While traditional traffic signals merely flicker in their cyclical red-yellow-green pattern and use loop detectors — magnetic sensors embedded at the start of intersections — to make small adjustments based on the number of vehicles physically passing over the intersection’s loop detector (the car’s metal body triggers the magnetic loop detector), the MMITSS completely changes the approach.
Unlike loop detectors in traditional traffic light systems, the MMITSS combines data from connected vehicles and sensors mounted atop each traffic light pole to measure the actual number of cars in each branch of an intersection. Instead of estimating volume by the number of cars that pass over the magnetic sensor in one green light period, this new approach can help determine optimal changes in light colors.
In other words, these lights can prioritize branches of an intersection that have more cars waiting by providing a longer green light period for those branches. Each traffic light also relays this data with others in the network, allowing the algorithm to predict required signal changes at further intersections based on nearby traffic patterns. Instead of rolling up to a red light and waiting for an eternity, imagine if the traffic light would turn green right as you approach!
Zhou uses an example to explain this: in a line of ten vehicles following one another at a normal intersection, each driver must independently predict if they can pass through the green light as they approach the signal. However, the line may be partially cut by a red light, forcing the following cars to stop, which can become a catalyst for congestion.
At an MMITSS-equipped intersection, however, the traffic light would know of the impending approach of the ten cars, treating it as a single “unit” and recognize that “[since] there are 10 cars approaching, I’ll create a single window [to allow them] all to pass.”
This traffic signal then relays this data to all ten vehicles, allowing all ten cars to pass the intersection together, rather than forcing each driver to guess the remaining “green time” or executing dangerous maneuvers to cross before the light turns red. The network of MMITSS-equipped traffic lights then feeds data to the other lights, allowing them to make predictive determinations on the optimal light timings. This makes the intersection more efficient and safer — as well as less frustrating.

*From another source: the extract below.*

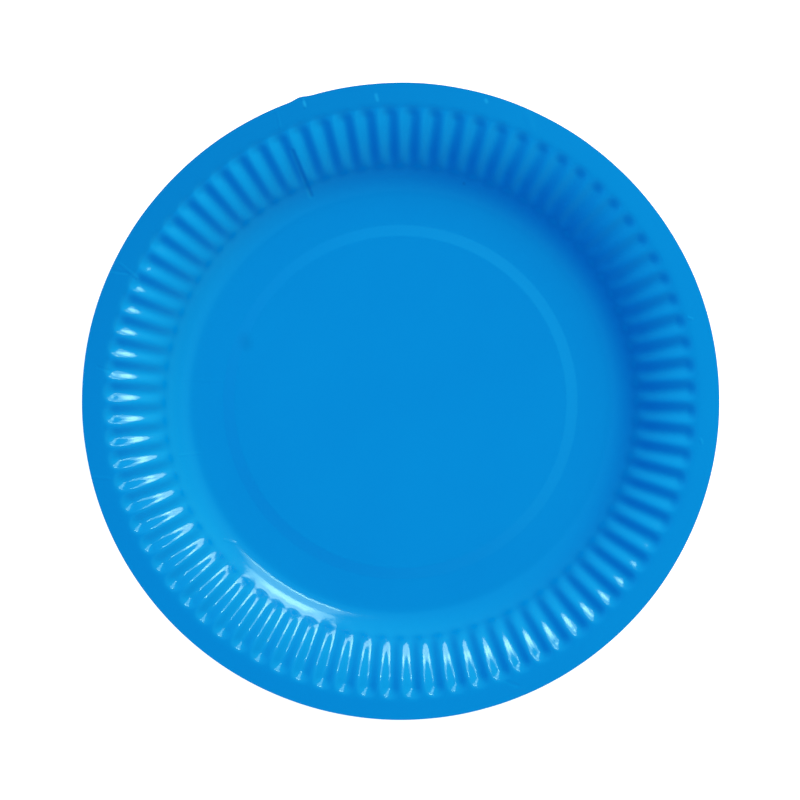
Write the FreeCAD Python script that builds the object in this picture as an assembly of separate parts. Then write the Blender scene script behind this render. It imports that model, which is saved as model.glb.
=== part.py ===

Aside from the safety and experience improvements, the MMITSS also provides long-term cost reductions for municipalities, stemming from the reduced maintenance and upkeep costs of traffic signals. While the MMITSS can cost up to $10,000 to install at each intersection, Zhou says that long-term benefits can be realized rather quickly. Since the MMITSS allows maintenance staff to monitor the status of every light from a single dashboard, it “reduces the human effort to maintain [traffic signals],” as maintenance crews staff no longer have to physically inspect each light at each intersection. As a side effect of increased connectedness, signals will be able to report issues and trigger maintenance requests themselves.
Through its first phase of testing, researchers have found that the systems significantly increase the efficiency of intersections. The main testing area for the project is a series of 11 intersections in Palo Alto known as the Connected Vehicle Test Bed. Zhou discussed a test in which connected trucks were sent through these intersections and their travel time measured. Even with only a few connected vehicles (the testbed is on a busy public intersection with both connected vehicles and traditional vehicles), the traffic efficiency increased by nearly ten percent. However, while these tests proved the effectiveness of the MMITSS, guaranteeing safety and reliability is a major hurdle before the systems can be implemented on a wider scale. While Zhou says this is a challenging task, he strongly believes that the MMITSS will undoubtedly reduce the number of accidents on roadways.
However, improved infrastructure is not the only component of Zhou’s research. The array of sensors on connected vehicles not only pass data to infrastructure, but also prevent accidents by sensing hazards independently. The most notable safety features include emergency braking, which can reliably stop vehicles in the face of unexpected obstacles, such as when an animal or jaywalker suddenly appears in front of the vehicle. Working in tandem with MMITSS, this braking signal can then be passed to cars behind it, eliminating the high-speed rear-end collisions that often result from emergency braking.
Ultimately, Zhou believes that the MMITSS and connected vehicles will be used in tandem to perfect the development of autonomous vehicles. He believes that “transportation will be different with connectivity.” By communicating with the infrastructure and other vehicles, self-driving cars will become much safer and more reliable. In fact, this research may eventually prove to be the missing piece to the autonomous vehicle puzzle. Eventually, he envisions that roadways will be populated by vehicles that drive safely, without the need for traffic signals or even human control.
The work that engineers do shapes the world around us. But given the technical nature of that work, non-engineers may not always realize the impact and reach of engineering research. In E185: The Art of STEM Communication, students learn about and practice written and verbal communication skills that can bring the world of engineering to a broader audience. They spend the semester researching projects within the College of Engineering, interviewing professors and graduate students, and ultimately writing about and presenting that work for a general audience. This piece is one of the outcomes of the Fall 2019 E185 course.